A permanent place of abode does not have to be 'everlasting' or 'forever'. It does not mean an abode in which a person intends to live for the rest of his or her life. An intention to return to Australia in the foreseeable future to live does not prevent the taxpayer in the meantime setting up a permanent place of abode elsewhere.
The Commissioner is satisfied that you set up a permanent place of abode outside Australia for the following reasons:
● Your family has gone to Country Y with you
● Your spouse has a permanent work position in country Y
● You rent an apartment in Country Y
You were not a resident under this test.
The 183-day test
Where a person is present in Australia for 183 days during the year of income the person will be a resident, unless the Commissioner is satisfied that the person's usual place of abode is outside Australia and the person does not intend to take up residence in Australia.
You were not in Australia for more than 183days in the 2016 income year.

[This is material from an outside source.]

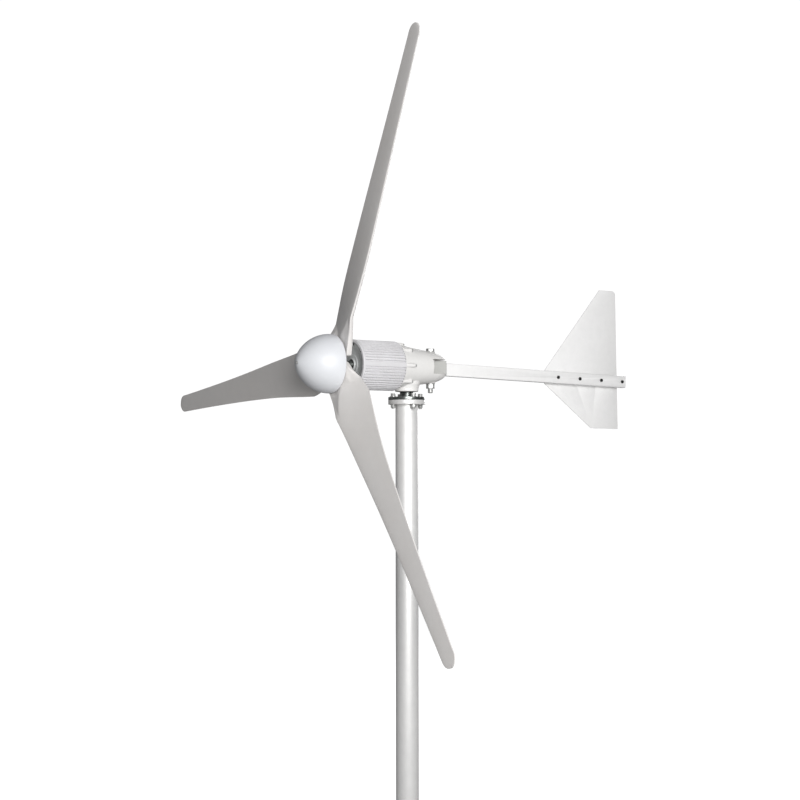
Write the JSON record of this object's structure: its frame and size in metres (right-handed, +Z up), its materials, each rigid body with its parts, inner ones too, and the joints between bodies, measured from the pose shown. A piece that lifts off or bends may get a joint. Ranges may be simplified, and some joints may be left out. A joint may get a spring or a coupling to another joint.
{
  "type": "small wind turbine",
  "caption": "Small horizontal-axis wind turbine: bladed rotor, finned generator, yawing head, folding tail vane and flanged mast.",
  "frame": {"origin": "centre of the anchor bolt circle in the underside of the mast's base plate", "axes": "+Z up the mast along the yaw axis, -Y towards the nose and the oncoming wind, +Y towards the tail, +X to the right seen from the front"},
  "size_m": [2.0594, 1.6467, 2.9831],
  "materials": {
    "mast_paint": "smooth satin paint over steel tube",
    "galvanised": "dull zinc coat",
    "flange_steel": "turned and zinc plated",
    "zinc_steel": "bright zinc plate",
    "dark_steel": "oiled turned steel",
    "hub_steel": "grey primer",
    "bearing_steel": "ground and polished",
    "insulator": "moulded phenolic",
    "slip_brass": "turned",
    "cast_paint": "off-white powder coat on a casting",
    "seal_rubber": "matt",
    "carbon": "pressed carbon",
    "cast_aluminium": "as cast, machined faces",
    "fin_aluminium": "pale silver paint on extruded aluminium",
    "lamination": "stacked sheet",
    "copper_wire": "varnished",
    "cover_grey": "dark grey, slightly rough casting",
    "black_screw": "black oxide",
    "blade_composite": "smooth gel coat on glass-filled nylon",
    "nose_plastic": "smooth, softly glossy",
    "magnet": "nickel plated",
    "hinge_paint": "grey paint",
    "boom_paint": "white paint",
    "cap_plastic": "moulded",
    "vane_paint": "white paint on sheet",
    "vane_bolt_steel": "dark bolts"
  },
  "bodies": {
    "mast": {"mast_base_flange": "galvanised", "mast_tube": "mast_paint", "mast_top_flange": "flange_steel", "flange_bolts": "zinc_steel", "flange_washers": "zinc_steel", "flange_nuts": "zinc_steel", "yaw_spindle": "dark_steel", "yaw_nut": "dark_steel", "slip_ring_drum": "insulator", "slip_rings": "slip_brass", "lower_yaw_bearing_inner": "bearing_steel", "upper_yaw_bearing_inner": "bearing_steel", "yaw_bearing_spacer": "dark_steel"},
    "yaw_balls": {"yaw_bearing_balls": "bearing_steel"},
    "nacelle": {"nacelle_casting": "cast_paint", "casting_bolts": "zinc_steel", "lower_yaw_bearing_outer": "bearing_steel", "upper_yaw_bearing_outer": "bearing_steel", "yaw_seal": "seal_rubber", "brush_holder": "insulator", "brushes": "carbon", "generator_rear_shield": "cast_aluminium", "generator_housing": "fin_aluminium", "stator_core": "lamination", "stator_windings": "copper_wire", "generator_front_cover": "cover_grey", "front_cover_screws": "black_screw", "shaft_seal": "seal_rubber", "front_bearing_outer": "bearing_steel", "rear_bearing_outer": "bearing_steel", "tail_pin": "zinc_steel", "tail_pin_nut": "zinc_steel", "tail_pin_washers": "zinc_steel", "tail_stop_buffer": "seal_rubber"},
    "shaft_balls": {"shaft_bearing_balls": "bearing_steel"},
    "rotor": {"main_shaft": "dark_steel", "hub_key": "dark_steel", "hub_spider": "hub_steel", "hub_front_plate": "hub_steel", "hub_nut": "zinc_steel", "hub_washer": "zinc_steel", "blade_1": "blade_composite", "blade_2": "blade_composite", "blade_3": "blade_composite", "blade_bolts": "zinc_steel", "blade_nuts": "zinc_steel", "nose_cone": "nose_plastic", "nose_cone_screw": "zinc_steel", "rotor_core": "lamination", "rotor_magnets": "magnet", "front_bearing_inner": "bearing_steel", "rear_bearing_inner": "bearing_steel"},
    "tail": {"tail_hinge_block": "hinge_paint", "tail_bushes": "slip_brass", "tail_boom": "boom_paint", "boom_end_cap": "cap_plastic", "tail_vane": "vane_paint", "tail_vane_bolts": "vane_bolt_steel", "tail_vane_nuts": "zinc_steel"}
  },
  "joints": [
    {"name": "yaw", "type": "hinge", "parent": "mast", "child": "nacelle", "pos_m": [0, 0, 1.8], "axis": [0, 0, 1], "continuous": true},
    {"name": "rotor_spin", "type": "hinge", "parent": "nacelle", "child": "rotor", "pos_m": [0, -0.333, 1.8], "axis": [0, 1, 0], "continuous": true},
    {"name": "tail_furl", "type": "hinge", "parent": "nacelle", "child": "tail", "pos_m": [0, 0.114, 1.8], "axis": [0, 0, -1], "range_deg": [0, 75]},
    {"name": "shaft_balls_turn", "type": "hinge", "parent": "nacelle", "child": "shaft_balls", "pos_m": [0, -0.16, 1.8], "axis": [0, 1, 0], "continuous": true},
    {"name": "yaw_balls_turn", "type": "hinge", "parent": "mast", "child": "yaw_balls", "pos_m": [0, 0, 1.8], "axis": [0, 0, 1], "continuous": true}
  ],
  "couplings": [
    {"joint": "shaft_balls_turn", "follows": "rotor_spin", "ratio": 0.397},
    {"joint": "yaw_balls_turn", "follows": "yaw", "ratio": 0.599}
  ]
}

You were not a resident under this test.
The superannuation test
An individual is still considered to be a resident if that person is eligible to contribute to the PSS or the CSS, or that person is the spouse or child under 16 of such a person. To be eligible to contribute to those schemes, you must be or have been a Commonwealth Government employee.
You and your spouse are not eligible to contribute to the relevant Commonwealth super fund.
You were not a resident under this test.
Your residency status
You were not a resident of Australia for taxation purposes for the 2016 income year.